I don't understand - do you mean that I change the name from
libkpathsea4-dev to libkpathsea-dev, or that not *me*, but the depending
packages' maintainers will change their build-dep from libkpathsea-dev
to libkpathsea4-dev?

 and then the depending programs will slowly flow in (and that library
 transition wouldn't be as blocking as a normal one).

If my second interpretation is right, we depend on maintainers' action
for that.  In order to make all dependencies on the old version
disappear, would a still depends on libkpathsea3 bug be RC?

Regards, Frank
-- 
Frank Küster
Inst. f. Biochemie der Univ. Zürich
Debian Developer



Re: How to prevent a library transition

2005-09-28 Thread Henrique de Moraes Holschuh
On Wed, 28 Sep 2005, Frank Küster wrote:
 If my second interpretation is right, we depend on maintainers' action
 for that.  In order to make all dependencies on the old version
 disappear, would a still depends on libkpathsea3 bug be RC?

Yes, fixable with a quick-and-dirty NMU that only does a rebuild against the
new one...

-- 
  One disk to rule them all, One disk to find them. One disk to bring
  them all and in the darkness grind them.
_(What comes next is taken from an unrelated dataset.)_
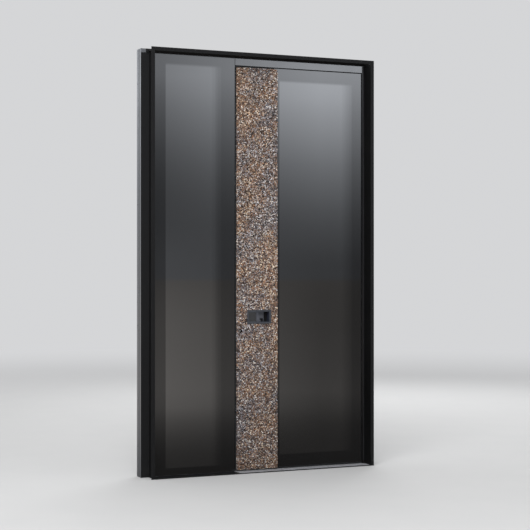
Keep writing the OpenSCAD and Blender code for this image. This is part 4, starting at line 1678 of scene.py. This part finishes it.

In the Land of Redmond
  where the shadows lie. -- The Silicon Valley Tarot
  Henrique Holschuh



Re: How to prevent a library transition

2005-09-28 Thread Nathanael Nerode
Frank Kuester wrote:
 As far as I can see, in this case all other packages would continue
 using libkpathsea-dev (corresponding to libkpathsea3) for building, and
 continue to depend on libkpathsea3, which in turn would continue to be
 available.  Only the tetex-bin deb itself would depend on libkpathsea4.
 
 Thanks to the name change from libkpathsea-dev (soname version 3) to
 libkpathsea4-dev, there would be no library transition at all.  At some
 later date, we could trigger the transition, when library transitions
 are allowed again.

So the plan is to make sure that there are no other shared libraries linked to 
libkpathsea4 at all; only the executables from tetex-bin?

That should work, as long as you make sure that nobody else at all links 
against libkpathsea4.  You'll want to mail every maintainer of a package 
depending on libkpathsea-dev to tell them *not* to update their packages to 
libkpathsea4 until you give the go-ahead.  And then you'll have to mail them 
all again when you do give the go-ahead!

I notice that the symbols in libkpathsea3 are *not* versioned.  I'm guessing 
that the symbols in libkpathsea4 aren't either (if they are, ignore the 
following).  Accordingly, when the transition happens, you'll have to make 
sure nothing is linked (even indirectly) to both versions.  This actually 
looks like it won't be a problem; I don't think there are any programs which 
link kpathsea through two different dependency chains (in fact, I only found 
one library which links to kpathsea: vflib3).